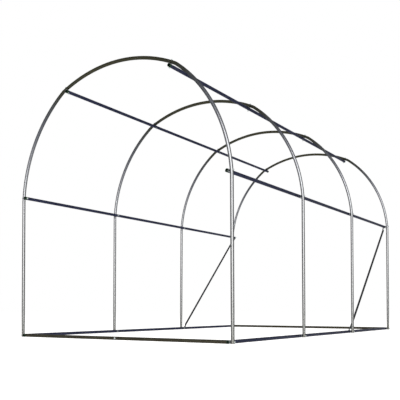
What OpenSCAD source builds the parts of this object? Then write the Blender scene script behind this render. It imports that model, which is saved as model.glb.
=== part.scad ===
// Bare frame of a walk-in polytunnel greenhouse: steel tube hoops, rails, sills and braces.
// X runs across the tunnel, Y along it with the front at -Y, and Z up from the ground.
// Each hoop is two legs, two shoulder tubes and a crown tube, swaged into one another.

/* [Tunnel] */
// Number of hoops along the tunnel
hoop_count = 4; // [2:1:5]
// Distance from one hoop to the next
bay = 1136; // [700:4:1400]
// Width over the feet of a hoop
foot_w = 2006; // [1600:2:2450]
// Distance each leg leans in from its foot to its upper end
lean_in = 6.5; // [0:0.5:30]

/* [Hoop] */
// Height at which a leg ends and its shoulder tube begins
leg_h = 1106; // [900:2:1350]
// Height of the arch, from there to over the crown
arch_h = 956; // [760:2:1150]
// Lean of a shoulder tube where it begins, in degrees from upright
shoulder_lean = 3.2; // [0:0.05:8]
// Straight distance between the two ends of the crown tube
crown_span = 1070; // [800:10:1280]
// Rise of the crown tube above its ends
crown_rise = 125; // [90:1:150]

/* [Tube] */
// Outer diameter of the tube
tube_od = 25; // [19:0.5:32]
// Wall of the tube
tube_wall = 1; // [0.8:0.1:1.5]
// Radial clearance of a swaged end in the next tube
swage_fit = 0.2; // [0.15:0.05:0.4]
// Length of a swaged end
swage_len = 60; // [50:1:90]
// Gap left between two tubes at a swaged joint
butt_gap = 0.3; // [0.2:0.1:0.6]

/* [Rails and sills] */
// Distance of the shoulder rail bolt above the joint of leg and shoulder tube
rail_in = 27; // [20:1:35]
// Distance of the purlin bolt from the end of the crown tube
purlin_in = 38; // [30:1:55]
// Length of each rail and side sill past the end hoops
rail_over = 17.5; // [14:0.5:40]
// Distance of a splice behind the hoop that its bolt fixes it to
splice_in = 28; // [22:1:35]

/* [Saddles] */
// Thickness of the saddle between hoop and rail
saddle_t = 1.2; // [1:0.2:3]
// Length of the saddle along the rail
saddle_len = 34; // [24:1:40]
// Part of the rail that the saddle wraps, in degrees
saddle_wrap = 110; // [80:5:110]
// Clearance between pieces that are bolted against each other
seat_gap = 0.1; // [0.05:0.05:0.2]

/* [Bolts] */
// Thread diameter of the bolts
bolt_d = 6; // [5:1:8]
// How much wider the bolt holes are than the bolts
hole_fit = 0.6; // [0.4:0.1:1.5]
// Width of the hexagon heads and nuts across flats
hex_af = 10; // [8:1:13]
// Height of the hexagon heads
head_h = 4; // [3:0.5:6]
// Height of the nuts
nut_h = 5; // [4:0.5:7]
// Outer diameter of the washers
washer_od = 14; // [12:0.5:18]
// Thickness of the washers
washer_t = 1.6; // [1:0.2:2]
// Length of thread that shows past a nut
thread_out = 4; // [1:0.5:8]

/* [Ends] */
// Length of the plug in each end of a cross sill
plug_len = 34; // [26:1:50]
// Thickness of the plug's flange
flange_t = 2; // [1.5:0.5:4]
// Height of the anchor holes in the legs of the middle hoops
anchor_h = 56; // [45:1:90]

/* [Braces] */
// Outer diameter of the brace tube
brace_od = 19; // [16:0.5:22]
// Thickness of the flattened ends of a brace
tab_t = 3; // [2:0.2:4]
// Width of the flattened ends of a brace
tab_w = 22; // [18:1:24]
// Length of the flattened end past its bolt
tab_len = 30; // [24:1:45]
// Length over which the brace tube turns into its flattened end
tab_blend = 35; // [25:1:60]
// How much fuller the blend is than the flattened end it leaves
blend_step = 0.4; // [0.2:0.1:1]

/* [Hidden] */
tube_r = tube_od / 2;
bore_r = tube_r - tube_wall;
spigot_r = bore_r - swage_fit;
spigot_bore_r = spigot_r - tube_wall;
collar_t = 2 * tube_wall;
hole_d = bolt_d + hole_fit;
slack = 1;                         // how far a cut runs past what it cuts
rail_off = tube_od + saddle_t + 2 * seat_gap;

// Hoop centreline on the +X side, as [x, z] points and two arcs
foot_x = foot_w / 2 - tube_r;
eaves_x = foot_x - lean_in;
crown_half = crown_span / 2;
crown_top = leg_h + arch_h - tube_r;
crown_r = (crown_half^2 + crown_rise^2) / (2 * crown_rise);
crown_c = [0, crown_top - crown_r];
joint_low = [eaves_x, leg_h];
joint_high = [crown_half, crown_top - crown_rise];
chord = joint_high - joint_low;
to_centre = [-cos(shoulder_lean), -sin(shoulder_lean)];
shoulder_r = chord * chord / (2 * chord * to_centre);
shoulder_c = joint_low + shoulder_r * to_centre;
leg_lean = atan2(lean_in, leg_h);
function angle_of(p, c) = atan2(p[1] - c[1], p[0] - c[0]);
function arc_deg(len, r) = len / r * 180 / PI;
shoulder_a0 = angle_of(joint_low, shoulder_c);
shoulder_a1 = angle_of(joint_high, shoulder_c);
crown_a0 = angle_of(joint_high, crown_c);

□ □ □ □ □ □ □

- _Task directions_
Using the material above, quote the first line and each line after it, stopping at and including the line that holds "lean_in = 6.5; // [0:0.5:30]".

- _Written solution_
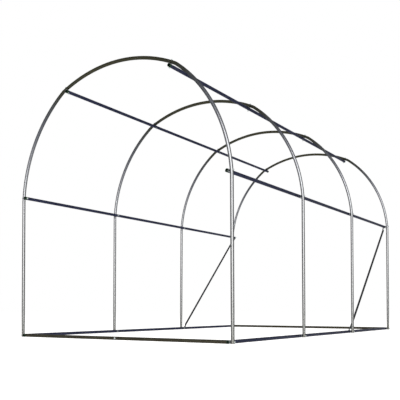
What OpenSCAD source builds the parts of this object? Then write the Blender scene script behind this render. It imports that model, which is saved as model.glb.
=== part.scad ===
// Bare frame of a walk-in polytunnel greenhouse: steel tube hoops, rails, sills and braces.
// X runs across the tunnel, Y along it with the front at -Y, and Z up from the ground.
// Each hoop is two legs, two shoulder tubes and a crown tube, swaged into one another.

/* [Tunnel] */
// Number of hoops along the tunnel
hoop_count = 4; // [2:1:5]
// Distance from one hoop to the next
bay = 1136; // [700:4:1400]
// Width over the feet of a hoop
foot_w = 2006; // [1600:2:2450]
// Distance each leg leans in from its foot to its upper end
lean_in = 6.5; // [0:0.5:30]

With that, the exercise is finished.